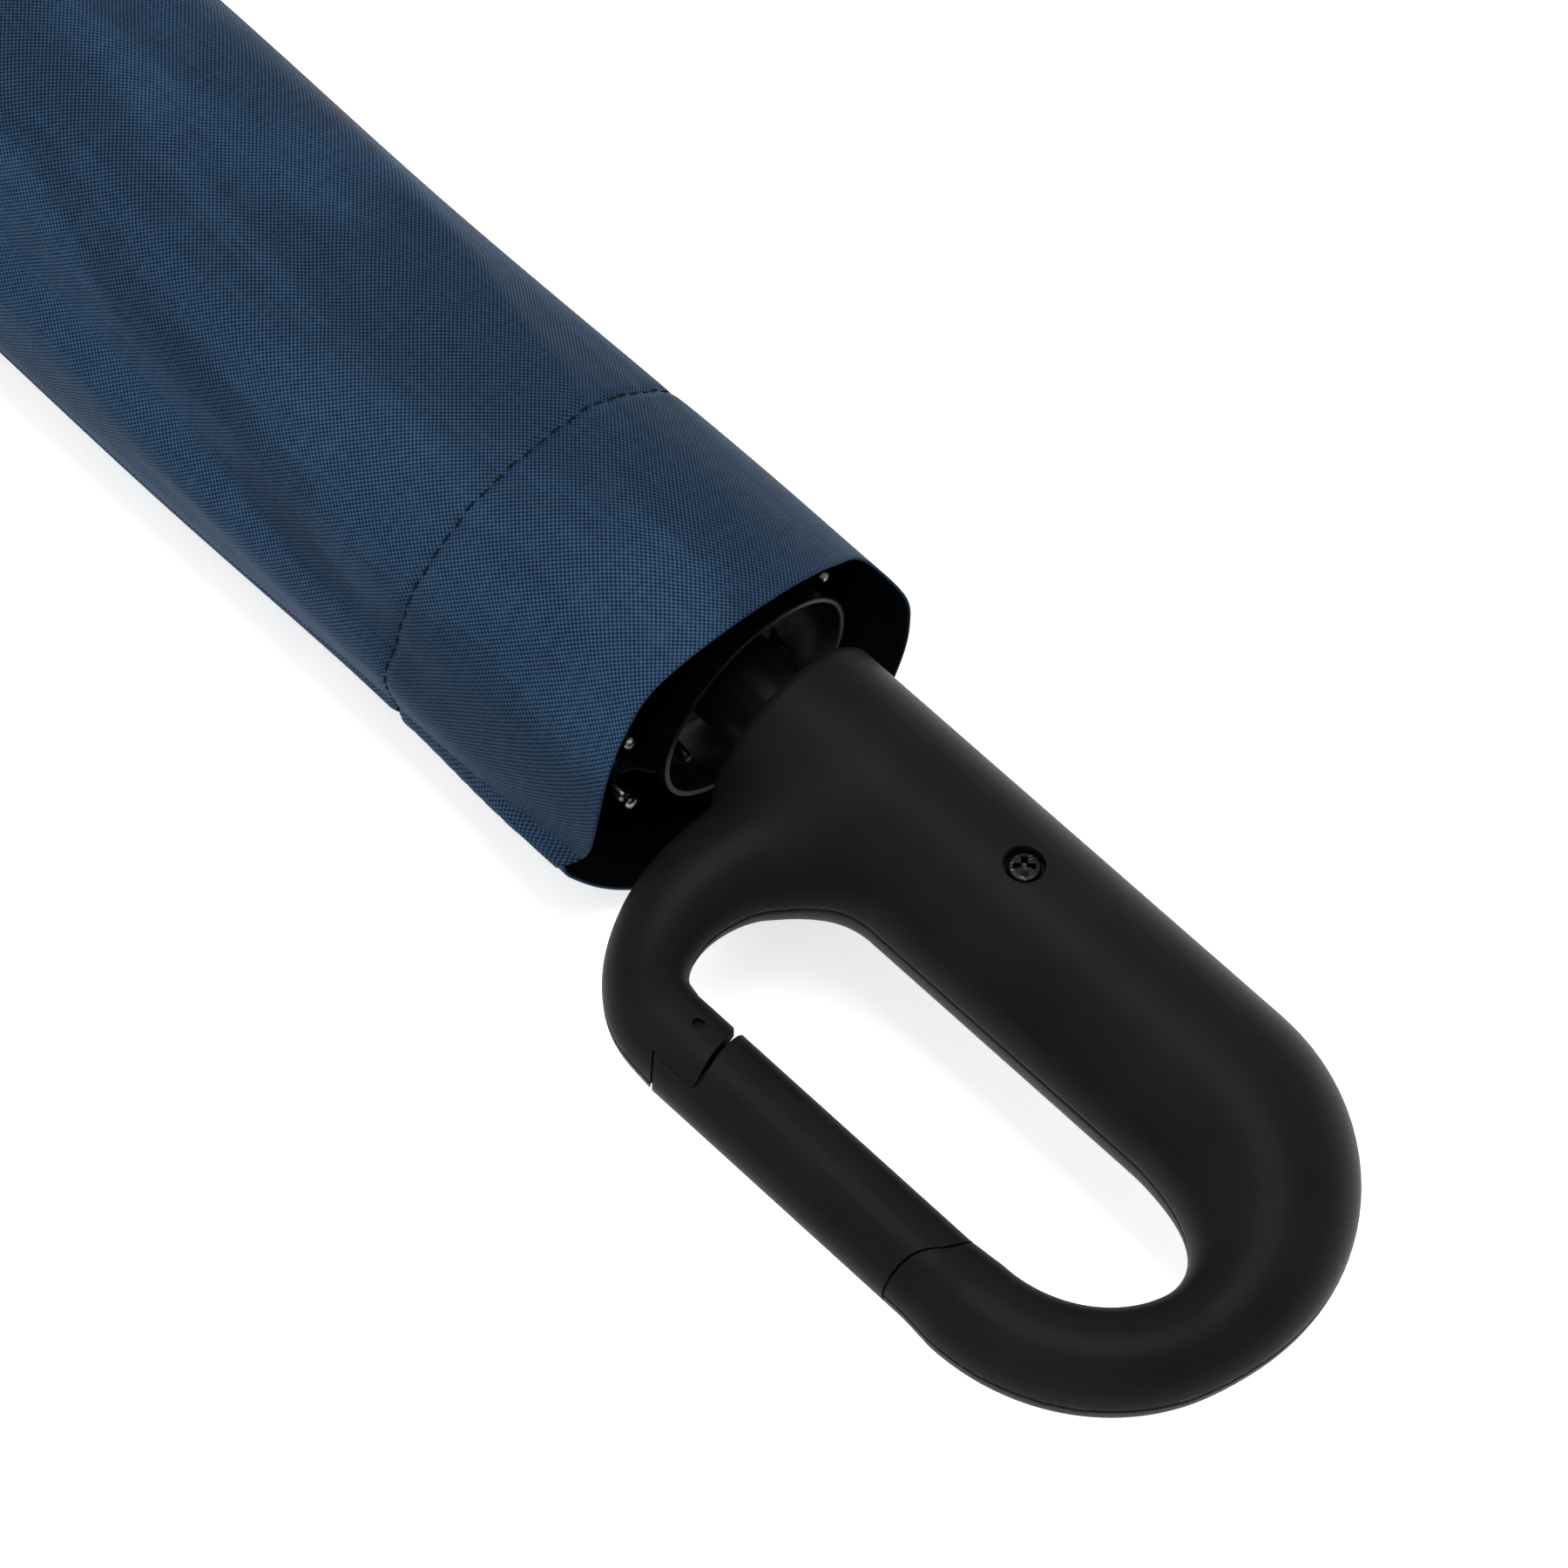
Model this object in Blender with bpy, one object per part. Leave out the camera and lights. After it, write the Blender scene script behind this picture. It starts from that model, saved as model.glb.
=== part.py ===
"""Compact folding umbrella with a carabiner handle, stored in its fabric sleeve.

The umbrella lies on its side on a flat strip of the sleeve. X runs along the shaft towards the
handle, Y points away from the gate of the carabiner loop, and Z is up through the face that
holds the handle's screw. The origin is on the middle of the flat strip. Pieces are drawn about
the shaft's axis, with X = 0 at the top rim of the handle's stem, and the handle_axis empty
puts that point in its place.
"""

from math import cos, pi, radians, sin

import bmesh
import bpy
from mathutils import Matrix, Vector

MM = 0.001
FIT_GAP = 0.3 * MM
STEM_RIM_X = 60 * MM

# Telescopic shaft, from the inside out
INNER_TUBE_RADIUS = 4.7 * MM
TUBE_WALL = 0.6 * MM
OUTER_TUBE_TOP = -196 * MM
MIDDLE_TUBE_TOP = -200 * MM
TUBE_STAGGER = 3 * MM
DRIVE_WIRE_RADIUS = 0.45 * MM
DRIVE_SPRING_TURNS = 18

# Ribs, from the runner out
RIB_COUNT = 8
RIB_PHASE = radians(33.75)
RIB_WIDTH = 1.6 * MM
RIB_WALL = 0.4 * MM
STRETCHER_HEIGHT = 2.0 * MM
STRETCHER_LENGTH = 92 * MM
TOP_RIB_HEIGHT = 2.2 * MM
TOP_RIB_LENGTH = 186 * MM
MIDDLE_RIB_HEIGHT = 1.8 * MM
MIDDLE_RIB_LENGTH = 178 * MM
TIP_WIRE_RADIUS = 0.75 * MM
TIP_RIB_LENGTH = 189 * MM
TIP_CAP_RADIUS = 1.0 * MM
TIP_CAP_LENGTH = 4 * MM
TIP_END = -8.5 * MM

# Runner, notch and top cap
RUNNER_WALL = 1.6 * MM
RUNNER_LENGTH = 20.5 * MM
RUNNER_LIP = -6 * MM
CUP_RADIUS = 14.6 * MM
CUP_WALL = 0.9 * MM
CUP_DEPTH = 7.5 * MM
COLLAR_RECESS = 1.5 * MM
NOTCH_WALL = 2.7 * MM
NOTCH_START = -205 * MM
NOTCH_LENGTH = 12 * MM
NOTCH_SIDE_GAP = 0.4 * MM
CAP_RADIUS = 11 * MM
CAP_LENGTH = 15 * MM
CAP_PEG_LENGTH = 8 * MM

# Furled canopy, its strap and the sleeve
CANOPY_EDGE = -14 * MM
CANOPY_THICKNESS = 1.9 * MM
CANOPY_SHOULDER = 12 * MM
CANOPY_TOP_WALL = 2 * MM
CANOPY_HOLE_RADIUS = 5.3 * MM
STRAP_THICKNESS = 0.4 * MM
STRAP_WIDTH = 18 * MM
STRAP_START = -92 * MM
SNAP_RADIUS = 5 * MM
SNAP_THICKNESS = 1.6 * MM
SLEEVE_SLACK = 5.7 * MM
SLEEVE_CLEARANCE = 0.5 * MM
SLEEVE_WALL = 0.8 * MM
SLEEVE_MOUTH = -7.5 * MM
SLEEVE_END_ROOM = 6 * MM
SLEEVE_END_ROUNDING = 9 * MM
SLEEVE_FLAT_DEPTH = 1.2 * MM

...

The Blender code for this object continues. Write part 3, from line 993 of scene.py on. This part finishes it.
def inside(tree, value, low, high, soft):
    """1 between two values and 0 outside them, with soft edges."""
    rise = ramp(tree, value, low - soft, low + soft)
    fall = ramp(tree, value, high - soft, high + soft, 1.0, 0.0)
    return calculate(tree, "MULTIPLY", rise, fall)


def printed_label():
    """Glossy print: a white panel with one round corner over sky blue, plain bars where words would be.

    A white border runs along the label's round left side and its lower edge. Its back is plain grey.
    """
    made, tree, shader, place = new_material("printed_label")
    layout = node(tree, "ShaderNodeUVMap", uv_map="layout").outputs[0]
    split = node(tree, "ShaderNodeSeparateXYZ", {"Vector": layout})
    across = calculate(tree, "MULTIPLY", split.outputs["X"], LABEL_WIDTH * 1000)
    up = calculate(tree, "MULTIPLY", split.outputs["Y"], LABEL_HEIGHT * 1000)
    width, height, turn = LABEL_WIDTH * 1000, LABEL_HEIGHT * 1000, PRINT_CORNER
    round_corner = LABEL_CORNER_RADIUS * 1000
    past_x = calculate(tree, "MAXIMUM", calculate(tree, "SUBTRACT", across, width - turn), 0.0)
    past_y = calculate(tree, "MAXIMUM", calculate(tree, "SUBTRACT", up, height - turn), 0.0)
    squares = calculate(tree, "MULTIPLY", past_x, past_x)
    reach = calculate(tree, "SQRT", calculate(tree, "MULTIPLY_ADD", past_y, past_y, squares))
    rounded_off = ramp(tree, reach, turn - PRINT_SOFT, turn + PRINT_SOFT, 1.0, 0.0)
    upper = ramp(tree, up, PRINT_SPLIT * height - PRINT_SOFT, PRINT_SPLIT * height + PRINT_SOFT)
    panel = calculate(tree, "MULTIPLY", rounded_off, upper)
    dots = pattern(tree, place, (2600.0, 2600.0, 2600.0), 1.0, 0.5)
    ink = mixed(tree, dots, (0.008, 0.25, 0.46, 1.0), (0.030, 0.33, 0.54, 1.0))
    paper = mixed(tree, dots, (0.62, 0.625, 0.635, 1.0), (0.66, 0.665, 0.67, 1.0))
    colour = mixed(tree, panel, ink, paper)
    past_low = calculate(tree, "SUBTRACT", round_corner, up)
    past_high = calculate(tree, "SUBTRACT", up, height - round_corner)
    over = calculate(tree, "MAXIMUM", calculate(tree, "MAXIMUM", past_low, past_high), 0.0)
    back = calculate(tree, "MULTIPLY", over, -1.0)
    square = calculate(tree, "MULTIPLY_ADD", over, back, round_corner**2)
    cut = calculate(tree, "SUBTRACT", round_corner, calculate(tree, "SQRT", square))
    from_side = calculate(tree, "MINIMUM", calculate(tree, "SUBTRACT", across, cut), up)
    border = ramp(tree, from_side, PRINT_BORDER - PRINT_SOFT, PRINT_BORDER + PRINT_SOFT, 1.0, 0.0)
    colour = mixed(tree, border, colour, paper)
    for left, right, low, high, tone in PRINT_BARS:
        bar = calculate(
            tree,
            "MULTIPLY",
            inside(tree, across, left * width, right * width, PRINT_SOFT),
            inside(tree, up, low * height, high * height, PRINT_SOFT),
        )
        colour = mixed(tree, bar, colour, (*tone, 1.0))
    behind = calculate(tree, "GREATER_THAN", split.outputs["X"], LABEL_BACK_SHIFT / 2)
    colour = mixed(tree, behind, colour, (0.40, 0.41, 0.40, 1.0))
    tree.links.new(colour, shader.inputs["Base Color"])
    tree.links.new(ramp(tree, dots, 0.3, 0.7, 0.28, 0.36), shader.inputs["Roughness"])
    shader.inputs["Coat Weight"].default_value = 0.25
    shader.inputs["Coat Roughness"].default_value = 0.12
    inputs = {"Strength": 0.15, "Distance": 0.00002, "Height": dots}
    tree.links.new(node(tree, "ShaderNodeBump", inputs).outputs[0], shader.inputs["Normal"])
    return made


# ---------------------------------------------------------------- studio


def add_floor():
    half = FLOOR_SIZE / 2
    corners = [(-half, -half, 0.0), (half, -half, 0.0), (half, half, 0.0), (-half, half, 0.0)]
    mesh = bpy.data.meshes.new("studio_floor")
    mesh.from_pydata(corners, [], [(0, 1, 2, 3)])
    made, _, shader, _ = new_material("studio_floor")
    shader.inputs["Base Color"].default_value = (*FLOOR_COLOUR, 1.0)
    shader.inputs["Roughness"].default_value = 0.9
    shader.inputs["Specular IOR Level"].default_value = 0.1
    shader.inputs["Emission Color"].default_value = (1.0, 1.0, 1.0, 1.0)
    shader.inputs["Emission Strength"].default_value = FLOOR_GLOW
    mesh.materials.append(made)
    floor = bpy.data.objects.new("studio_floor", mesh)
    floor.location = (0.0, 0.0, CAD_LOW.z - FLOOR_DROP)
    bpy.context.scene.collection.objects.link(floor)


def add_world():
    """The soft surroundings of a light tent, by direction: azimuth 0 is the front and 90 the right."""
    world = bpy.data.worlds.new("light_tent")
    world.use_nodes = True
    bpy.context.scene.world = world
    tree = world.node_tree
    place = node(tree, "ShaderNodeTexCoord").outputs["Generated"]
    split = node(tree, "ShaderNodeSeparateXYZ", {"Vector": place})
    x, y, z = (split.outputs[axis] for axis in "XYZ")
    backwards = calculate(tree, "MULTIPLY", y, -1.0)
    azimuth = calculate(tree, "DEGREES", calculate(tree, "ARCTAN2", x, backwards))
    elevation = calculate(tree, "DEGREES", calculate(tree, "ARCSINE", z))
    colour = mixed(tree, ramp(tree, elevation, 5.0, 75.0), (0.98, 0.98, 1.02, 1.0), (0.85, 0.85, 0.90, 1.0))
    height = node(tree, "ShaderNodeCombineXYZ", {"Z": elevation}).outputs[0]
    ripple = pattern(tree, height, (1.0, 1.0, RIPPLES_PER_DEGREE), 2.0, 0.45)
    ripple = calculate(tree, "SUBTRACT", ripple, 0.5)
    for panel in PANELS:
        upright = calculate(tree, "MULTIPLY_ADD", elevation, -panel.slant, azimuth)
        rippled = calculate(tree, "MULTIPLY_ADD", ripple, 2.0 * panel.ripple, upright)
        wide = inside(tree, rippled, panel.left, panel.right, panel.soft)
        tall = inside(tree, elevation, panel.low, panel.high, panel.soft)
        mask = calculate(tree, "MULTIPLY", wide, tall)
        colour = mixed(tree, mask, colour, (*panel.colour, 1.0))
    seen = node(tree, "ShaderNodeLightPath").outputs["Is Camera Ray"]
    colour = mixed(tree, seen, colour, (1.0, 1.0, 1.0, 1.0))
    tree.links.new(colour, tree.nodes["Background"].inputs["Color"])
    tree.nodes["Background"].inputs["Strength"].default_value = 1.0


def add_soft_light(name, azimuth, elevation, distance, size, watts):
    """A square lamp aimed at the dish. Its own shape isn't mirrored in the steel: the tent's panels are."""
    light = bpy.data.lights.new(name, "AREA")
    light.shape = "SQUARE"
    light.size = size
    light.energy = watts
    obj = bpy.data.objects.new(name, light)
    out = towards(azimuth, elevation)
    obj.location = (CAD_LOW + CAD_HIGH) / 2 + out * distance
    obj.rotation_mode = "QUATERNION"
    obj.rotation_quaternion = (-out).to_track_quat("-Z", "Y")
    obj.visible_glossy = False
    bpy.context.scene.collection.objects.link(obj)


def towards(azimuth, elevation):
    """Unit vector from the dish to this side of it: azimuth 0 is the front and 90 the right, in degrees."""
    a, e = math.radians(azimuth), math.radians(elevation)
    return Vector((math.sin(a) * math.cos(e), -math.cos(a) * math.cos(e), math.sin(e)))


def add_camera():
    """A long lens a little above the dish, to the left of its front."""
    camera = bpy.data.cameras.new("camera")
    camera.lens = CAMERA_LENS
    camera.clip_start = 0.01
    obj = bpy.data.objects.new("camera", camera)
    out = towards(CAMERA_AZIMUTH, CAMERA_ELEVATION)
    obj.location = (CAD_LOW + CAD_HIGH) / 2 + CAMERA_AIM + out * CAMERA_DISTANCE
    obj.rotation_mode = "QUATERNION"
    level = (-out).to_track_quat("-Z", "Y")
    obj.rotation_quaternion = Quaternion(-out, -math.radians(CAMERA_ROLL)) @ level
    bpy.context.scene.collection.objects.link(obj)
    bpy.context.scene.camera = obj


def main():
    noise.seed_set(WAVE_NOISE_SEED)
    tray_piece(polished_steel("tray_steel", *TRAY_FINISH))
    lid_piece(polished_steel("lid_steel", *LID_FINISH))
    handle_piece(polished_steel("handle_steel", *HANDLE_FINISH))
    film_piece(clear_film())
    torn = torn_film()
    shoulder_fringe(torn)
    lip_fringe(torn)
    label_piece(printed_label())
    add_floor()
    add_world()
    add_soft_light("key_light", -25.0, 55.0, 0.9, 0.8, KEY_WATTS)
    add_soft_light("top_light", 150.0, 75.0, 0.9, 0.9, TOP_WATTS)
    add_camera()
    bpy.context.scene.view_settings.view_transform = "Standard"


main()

* Set problem: Output exactly the lines of the material above from the one containing "Model this object" up to and including the one containing "its fabric sleeve.".

* Full response:
Model this object in Blender with bpy, one object per part. Leave out the camera and lights. After it, write the Blender scene script behind this picture. It starts from that model, saved as model.glb.
=== part.py ===
"""Compact folding umbrella with a carabiner handle, stored in its fabric sleeve.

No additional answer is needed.